1. That Obama's plan is a "government takeover of one-sixth of the economy, the share of G.D.P. currently spent on health." This argument fails on several levels, mainly for a lack of specificity. Krugman responds that two-thirds of the health dollars spent in the US either already comes from the US government or comes out of the pockets of those without health care coverage. Only one-third comes from insurance companies. Did you know that? I didn't! When you have those numbers at hand, the argument about a "take-over" falls apart.

2. That the health care reform bills coming up for a vote "do nothing to cut costs." Krugman notes:
To support this claim, critics point to reports by the Medicare actuary, who predicts that total national health spending would be slightly higher in 2019 with reform than without it.
The problem with this "fact" is that it leaves out the fact that the "slightly higher" spending, about 1% higher than what is predicted if reform fails, would actually include coverage for an additional 35 million Americans! So we pay a tiny bit more and get something closer to universal coverage. What's more, in the second decade after the passage of the current proposed program, the numbers look even better. Sounds like a good deal when you include more facts!

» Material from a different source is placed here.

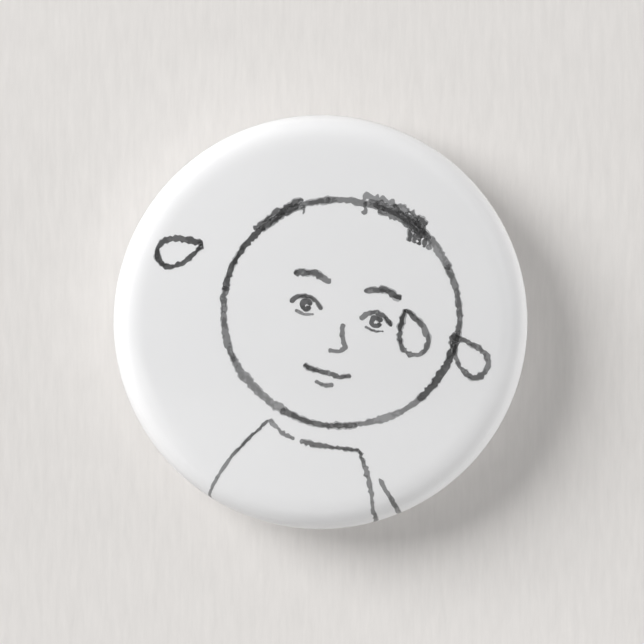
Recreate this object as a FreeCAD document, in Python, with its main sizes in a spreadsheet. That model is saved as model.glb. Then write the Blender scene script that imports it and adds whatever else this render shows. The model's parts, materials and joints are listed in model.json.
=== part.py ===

3. That the reform program doesn't pay for itself. This flies in the face of the CBO's report that shows it does in fact pay for itself while increasing coverage for those who need it most. Krugman notes that critics of the program justify this myth by saying that when things get tough, some future Congress will loosen the controls and let the costs rise. But that says nothing about the program, only about Congress, and Krugman notes that this has not happened with cost controls on Medicare--those already enacted have "stuck" despite changes in budgets and revenues.

So there you have it: a real-life exercise in how to read between the lines, or rather, how to read the whole sentence instead of just the part that supports your personal confirmation bias.